The words "flat file" have taken on quite a derogatory connotation, as in, "Oh, they're so primitive...they do every thing on a mainframe with flat files (gasp)!" Source code is, by the way, a flat file format. Think of the world of possibilities that opened up when people started putting stuff in relational databases, and imagine what would happen if programming languages went through a similar transformation.

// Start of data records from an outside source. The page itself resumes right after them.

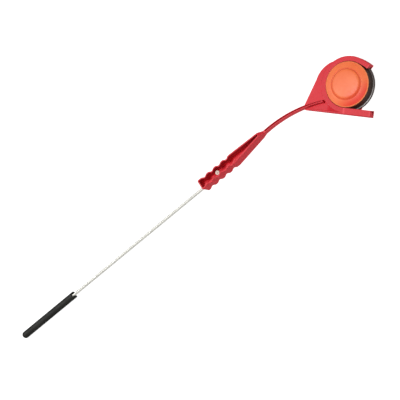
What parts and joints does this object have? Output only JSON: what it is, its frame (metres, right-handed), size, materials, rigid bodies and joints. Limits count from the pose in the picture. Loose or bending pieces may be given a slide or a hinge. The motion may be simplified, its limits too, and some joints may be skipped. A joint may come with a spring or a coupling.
{
  "type": "clay target thrower",
  "caption": "Hand-held clay target thrower: finger-grooved handle, flexible neck and cradle with a loaded target, on a steel extension shaft with a rubber grip.",
  "frame": {"origin": "on the back of the cradle, under the centre of the loaded target", "axes": "+X along the shaft from the grip to the cradle, +Y towards the retaining finger, +Z out of the open front of the cradle"},
  "size_m": [0.9769, 0.1514, 0.0316],
  "materials": {
    "red_plastic": "moulded, satin",
    "plated_rod": "bright plated",
    "grip_rubber": "matt",
    "zinc_hardware": "zinc plated",
    "target_clay": "pressed pitch, dome painted orange"
  },
  "bodies": {
    "handle": {"handle_shell": "red_plastic", "neck_root": "red_plastic", "extension_rod": "plated_rod", "rubber_grip": "grip_rubber", "clamp_screw": "zinc_hardware", "nut_washer": "zinc_hardware", "clamp_nut": "zinc_hardware"},
    "cradle": {"neck_tip": "red_plastic", "neck_rib": "red_plastic", "cradle_plate": "red_plastic", "edge_flange": "red_plastic", "seat_wall": "red_plastic", "launch_rail": "red_plastic"},
    "finger": {"retaining_finger": "red_plastic"},
    "target": {"clay_target": "target_clay"}
  },
  "joints": [
    {"name": "neck_flex", "type": "hinge", "parent": "handle", "child": "cradle", "pos_m": [-0.15047, 0.03564, 0.0075], "axis": [0, 0, 1], "range_deg": [-10, 10], "stiffness_Nm_per_rad": 3},
    {"name": "clay_release", "type": "slide", "parent": "cradle", "child": "target", "axis": [0.7133, -0.7009, 0], "range_m": [0, 0.04]},
    {"name": "finger_flex", "type": "hinge", "parent": "cradle", "child": "finger", "pos_m": [0.00405, 0.05786, 0.01], "axis": [0, 0, 1], "range_deg": [0, 16.5], "stiffness_Nm_per_rad": 1}
  ],
  "couplings": [
    {"joint": "finger_flex", "follows": "clay_release", "rad_per_m": 6.9813}
  ]
}
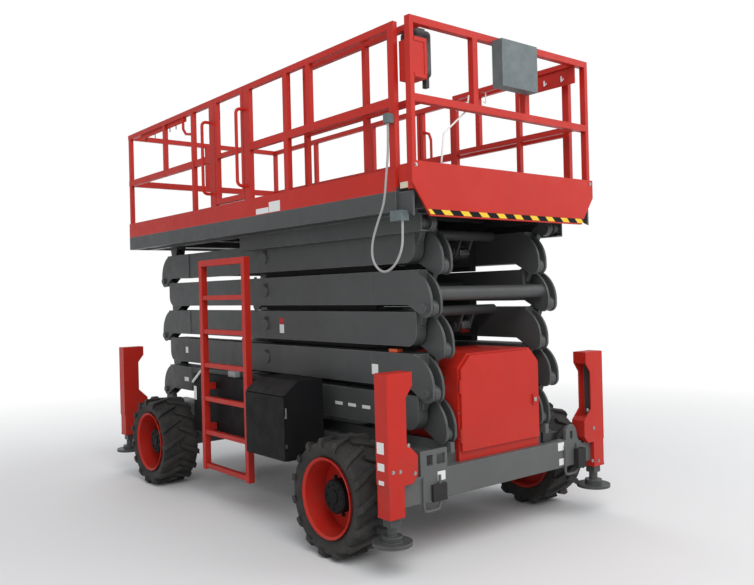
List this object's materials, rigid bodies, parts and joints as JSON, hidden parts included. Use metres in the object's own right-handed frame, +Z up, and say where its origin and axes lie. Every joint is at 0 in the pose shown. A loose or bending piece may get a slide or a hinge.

Having a program stored in a database would make it almost trivially easy to ask questions like "show me every piece of code that modifies this member variable", or "show me everyone who has modified this class in the last week". Ponder that, and you'll see that although it would certainly be an enormous task, it's not unreasonable to imagine building a collaborative development system like the one I described. (I leave the details as a quick exercise for the reader.)

  Structural Diffs
Of course, where all this wild new magic falls short, and it's necessary to do it the old way -- merging by hand -- representation independence can still help. Even with such highly advanced features as ignoring white space, there's a pretty low signal-to-noise ratio in code diffs, especially when different developers fiddle with code to make it conform to their formatting preferences. The problem, as always, is that comparisons based on the source files can only compare syntax, when what's really important is a comparison of the semantics.

A structural diff (as opposed to a textual diff) could be much smarter about knowing what changes are important, and how different revision forks relate to one another. Although human care would be necessary in merging forks, having good information to work with would allow the merge-master to focus more on impacts to the code and its intradependencies, and less on the messiness of the diff itself.